Abschließend werde ich ein Modell entwickeln, das die Konsequenzen dieser Diskussion für unseren Wahrnehmungsapparat illustriert: Dieser scheint über einen lediglich Eigenschaften detektierenden, passiven Teil zu verfügen wie auch über einen zum Teil angeboren, zum Teil in der Entwicklung herausgebildeten aktiven Teil. Dieser aktive Teil ist dafür verantwortlich, dass bestimmte sensorische Typen zur Bildung eines Perzepts führen, das eine Intentionalitäts- oder Emotionskomponente einschließt. Der aktive Teil umfasst solche Facetten wie die kürzlich entdeckte Spiegelneuronentätigkeit und kann solche Phänomene wie die frühkindliche Imitation von Erwachsenenverhalten erklären helfen.

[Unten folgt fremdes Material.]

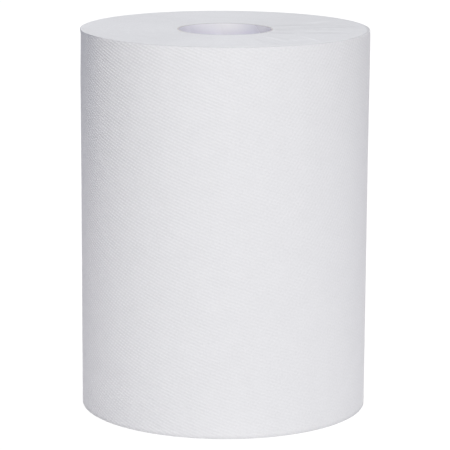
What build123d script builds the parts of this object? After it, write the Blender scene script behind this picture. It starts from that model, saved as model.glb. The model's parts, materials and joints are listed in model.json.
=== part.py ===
from build123d import *
import math
import os

# A hard roll of embossed paper towel, standing on its end.
# Millimetres. The origin is the centre of the roll's lower end, and +Z runs up the core.

# Driving dimensions
sheet_width = 203.0  # the paper web's width, which is the roll's height on its end
roll_diameter = 153.0  # across the wound paper, beside the sheet's free end
core_bore = 48.9  # inside of the board tube
core_wall = 0.95  # thickness of the board
sheet_lip = 0.3  # step that the sheet's free end makes on the turn below it
free_end_angle = 128.0  # degrees about +Z from +X, on the side away from the front
rim_bevel = 0.6  # the cut edges of the outer turns are pressed over a little
band_width = 3.3  # radial width of a band of turns that slipped together in winding
band_step = 0.2  # how far every second band lies below its neighbours on each end
band_margin = 3.0  # flat paper left beside the core and beside the rim
arcs_per_turn = 4  # arcs that make up one turn of a spiral

# Sizes that follow from them
roll_radius = roll_diameter / 2
core_radius = core_bore / 2
wound_radius = core_radius + core_wall  # the paper is wound straight on to the core
arc_sweep = 360.0 / arcs_per_turn
band_pitch = 2 * band_width
first_band_radius = wound_radius + band_margin
last_band_radius = roll_radius - band_margin
band_turns = int((last_band_radius - band_width - first_band_radius) / band_pitch)


def direction(angle):
    """The unit vector at an angle in degrees about +Z."""
    return Vector(math.cos(math.radians(angle)), math.sin(math.radians(angle)))


def spiral(first_radius, pitch, turns, start_angle):
    """Arcs of a spiral about +Z, from the inside out, as (centre, radius, start angle).

    Each arc's centre steps back along the last radius by as much as the radius grows, so
    the arcs meet in line.
    """
    growth = pitch / arcs_per_turn
    centre = Vector(0, 0)
    radius = first_radius
    angle = start_angle
    arcs = []
    for _ in range(turns * arcs_per_turn):
        arcs.append((centre, radius, angle))
        angle += arc_sweep
        centre = centre - direction(angle) * growth
        radius += growth
    return arcs


def draw(arcs, offset=0.0):
    """Draws a spiral's arcs in the open line builder, moved outwards by an offset."""
    for centre, radius, angle in arcs:
        CenterArc(centre, radius + offset, angle, arc_sweep)


def ends(arcs, offset=0.0):
    """The first and last points of a spiral that is moved outwards by an offset."""
    first_centre, first_radius, first_angle = arcs[0]
    last_centre, last_radius, last_angle = arcs[-1]
    first = first_centre + direction(first_angle) * (first_radius + offset)
    last = last_centre + direction(last_angle + arc_sweep) * (last_radius + offset)
    return first, last


# The board core: a plain tube as long as the web is wide
with BuildPart() as core_tube:
    with BuildSketch() as core_section:
        Circle(wound_radius)
        Circle(core_radius, mode=Mode.SUBTRACT)
    extrude(amount=sheet_width)

# The wound paper: its outside is one turn of a shallow spiral that ends in the sheet's lip
outer_turn = spiral(roll_radius, sheet_lip, 1, free_end_angle)
band_arcs = spiral(first_band_radius, band_pitch, band_turns, free_end_angle)

with BuildPart() as paper_roll:
    # Each arc of the outer turn carries the roll's section round its own centre
    for centre, radius, angle in outer_turn:
        radial_plane = Plane(origin=centre, x_dir=direction(angle), z_dir=direction(angle - 90))
        with BuildSketch(radial_plane) as wound_section:
            Rectangle(radius, sheet_width, align=(Align.MIN, Align.MIN))
            chamfer(wound_section.vertices().sort_by(Axis.X)[-2:], rim_bevel)
        revolve(axis=Axis(centre, (0, 0, 1)), revolution_arc=arc_sweep)

    # The space that the core fills
    with BuildSketch() as core_space:
        Circle(wound_radius)
    extrude(amount=sheet_width, mode=Mode.SUBTRACT)

    # The turns on both cut ends: one band in two, following the spiral of the winding
    for end_plane in (Plane.XY, Plane.XY.offset(sheet_width - band_step)):
        with BuildSketch(end_plane) as band:
            with BuildLine() as band_outline:
                draw(band_arcs)
                draw(band_arcs, band_width)
                inner_start, inner_end = ends(band_arcs)
                outer_start, outer_end = ends(band_arcs, band_width)
                Line(inner_start, outer_start)
                Line(inner_end, outer_end)
            make_face()
        extrude(amount=band_step, mode=Mode.SUBTRACT)

paper_roll.part.label = "paper_roll"
core_tube.part.label = "core_tube"

os.makedirs("parts", exist_ok=True)
export_step(paper_roll.part, "parts/paper_roll.step")
export_step(core_tube.part, "parts/core_tube.step")
print(f"{band_turns} turns of the band spiral, volume {paper_roll.part.volume / 1e6:.4f} l of paper")
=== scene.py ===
import json
import math

import bmesh
import bpy
from bpy.props import FloatProperty, FloatVectorProperty, IntProperty, PointerProperty
from mathutils import Matrix, Vector, noise


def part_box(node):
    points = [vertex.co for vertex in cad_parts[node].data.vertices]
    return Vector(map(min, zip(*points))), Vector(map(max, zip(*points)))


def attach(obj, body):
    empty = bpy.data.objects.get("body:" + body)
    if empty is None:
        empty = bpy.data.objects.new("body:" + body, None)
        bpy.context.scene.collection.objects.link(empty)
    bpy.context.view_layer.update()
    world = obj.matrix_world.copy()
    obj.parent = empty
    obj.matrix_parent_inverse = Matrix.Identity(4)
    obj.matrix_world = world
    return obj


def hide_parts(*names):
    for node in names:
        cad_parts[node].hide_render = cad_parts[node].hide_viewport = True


bl_info = {
    "name": "Paper Towel Roll",
    "version": (1, 0, 0),
    "blender": (4, 5, 0),
    "location": "3D View > Sidebar > Towel Roll",
    "description": "Winds an embossed paper towel roll on its board core and lights it in a plain studio",
    "category": "Object",
}

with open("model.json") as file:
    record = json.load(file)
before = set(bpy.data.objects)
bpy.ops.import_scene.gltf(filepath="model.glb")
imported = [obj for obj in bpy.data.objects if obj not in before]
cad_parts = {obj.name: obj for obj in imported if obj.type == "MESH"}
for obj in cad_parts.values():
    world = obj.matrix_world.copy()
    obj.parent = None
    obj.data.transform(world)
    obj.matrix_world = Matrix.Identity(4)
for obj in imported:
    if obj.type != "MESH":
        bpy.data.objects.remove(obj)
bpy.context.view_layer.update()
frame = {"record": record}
PAPER_LOW, PAPER_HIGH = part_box("paper_roll")
_, CORE_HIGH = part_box("core_tube")
BORE_MOUNT = next(mount for mount in frame["record"]["mounts"] if mount["name"] == "core_bore")

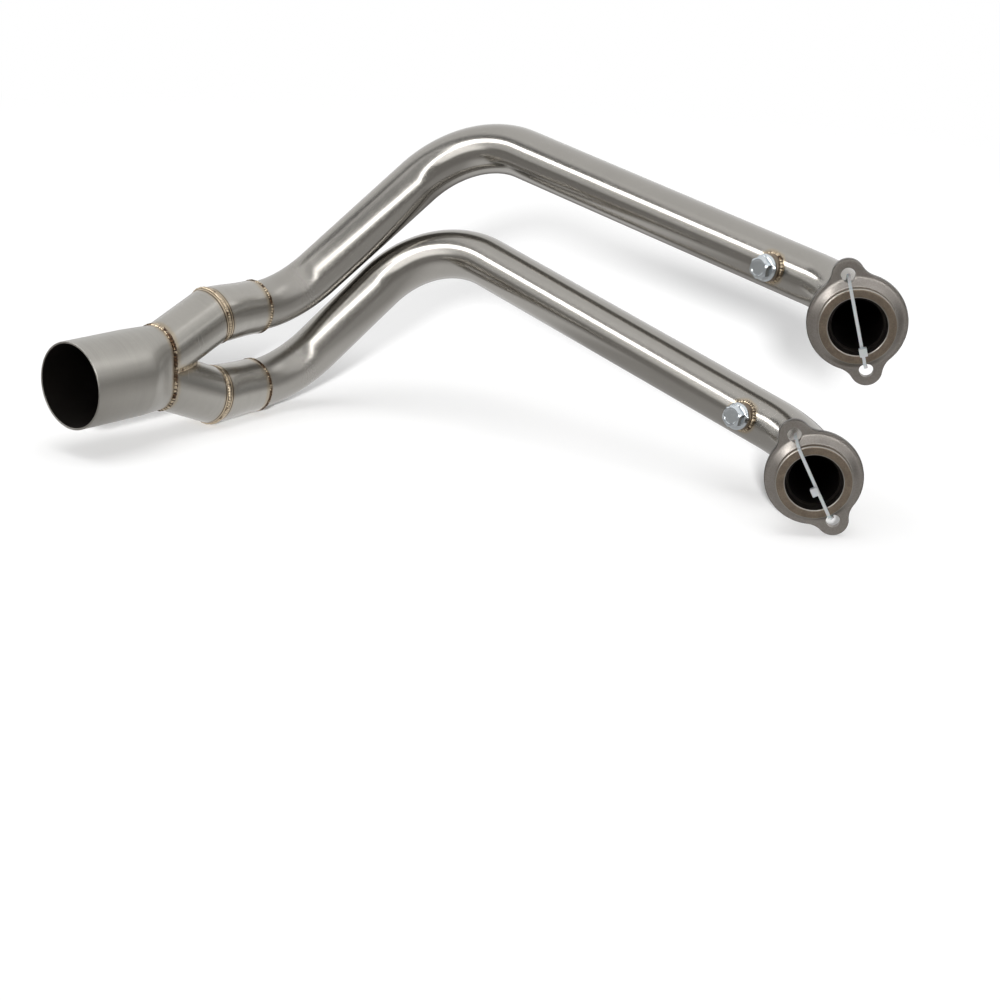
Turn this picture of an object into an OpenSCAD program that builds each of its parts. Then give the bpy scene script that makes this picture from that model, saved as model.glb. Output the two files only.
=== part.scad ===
// Two-into-one motorcycle exhaust header: two bent primary pipes run from
// loose port flanges into tapered sleeves, two mitred legs and one outlet tube.
// X runs from the outlet mouth towards the legs, Z is up, the mouth centre is the origin.
// The letters a and b name the upper and the lower branch.

/* [Outlet] */
// Outside diameter of the outlet tube
outlet_d = 60; // [56:0.5:66]
// Length of the outlet tube, mouth to legs
outlet_len = 76; // [66:1:110]
// Length over which its far end is pressed from round to oval
oval_len = 26; // [20:1:34]

/* [Merge] */
// Outside diameter of the merge legs
leg_d = 40; // [39:0.5:43]
// Height of each leg's axis above or below the outlet axis where they meet the tube
leg_offset = 8; // [6:0.5:9]
// Angle between each leg and the outlet axis
leg_splay = 22; // [19:0.5:26]
// Length of each leg along its axis
leg_len = 55; // [50:1:70]
// Length of the tapered sleeves
sleeve_len = 42; // [36:1:55]
// Length of pipe pushed into each sleeve
sleeve_grip = 12; // [8:1:16]

/* [Primary pipes] */
// Outside diameter of the primary pipes
pipe_d = 35; // [33:0.5:36]
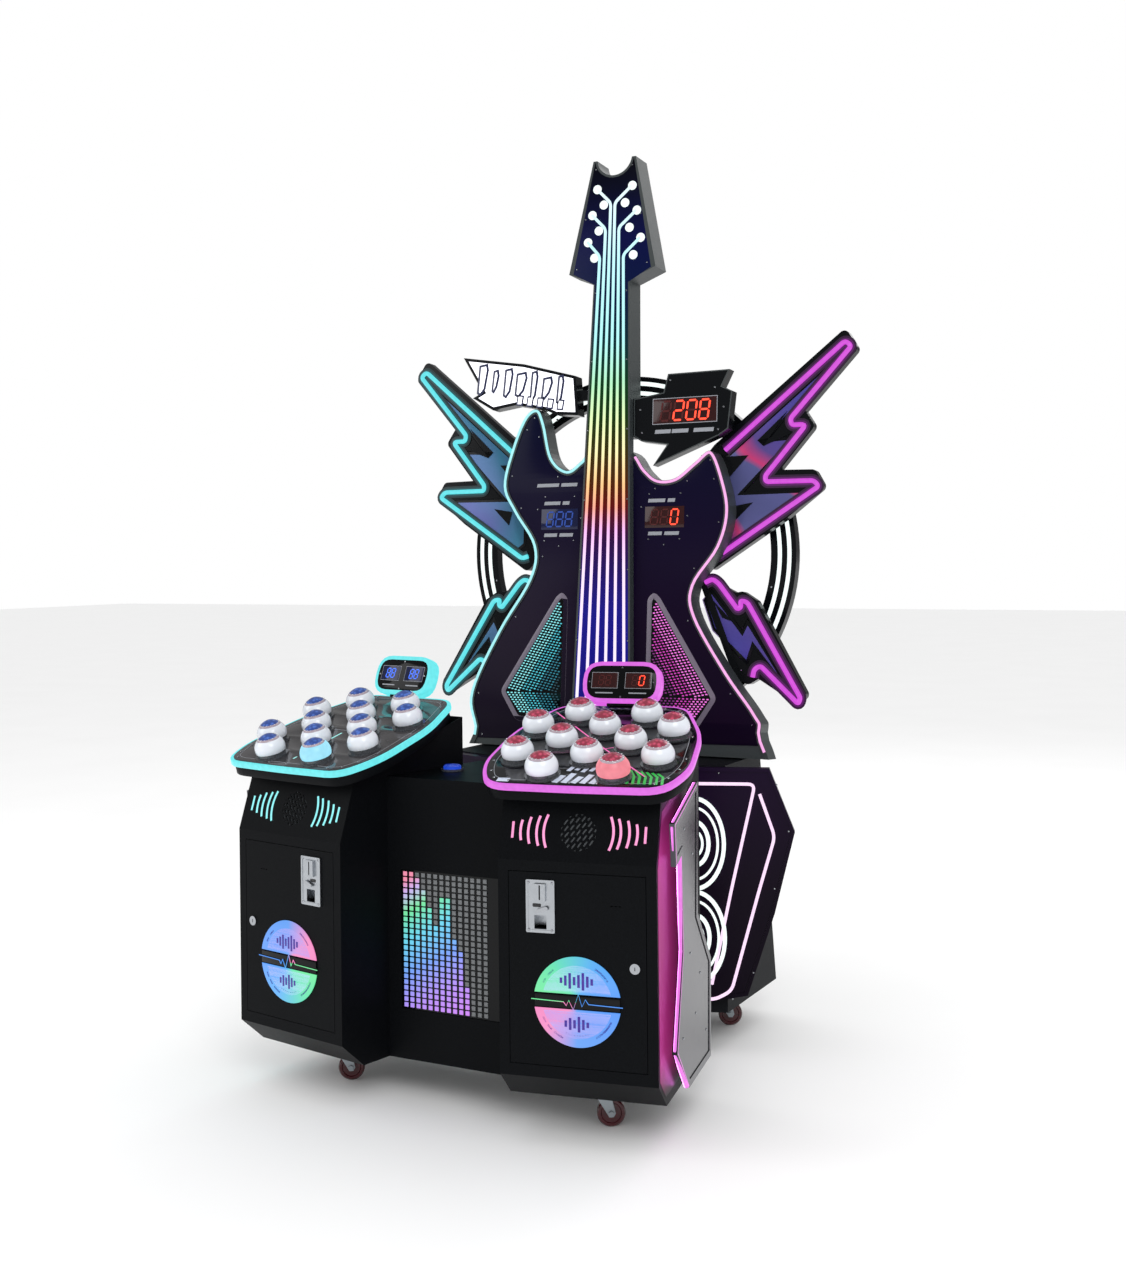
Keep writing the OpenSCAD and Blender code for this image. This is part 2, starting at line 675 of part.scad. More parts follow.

Das Modell lässt sich auf die Wahrnehmung von Artefakteigenschaften erweitern, da diese ebenfalls, wie Emotionen und Intentionalitätseigenschaften, nicht direkt erreichbar aber dennoch in gewissem Sinne wahrnehmbar sind. Damit trägt das Modell zur Charakterisierung derjenigen basalen Mechanismen bei, die uns die Wahrnehmung der sozialen Welt ermöglichen, die ja in wesentlichen Teilen durch Intentionalität, Emotionalität und das Vorhandensein von Artefakten konstituiert ist.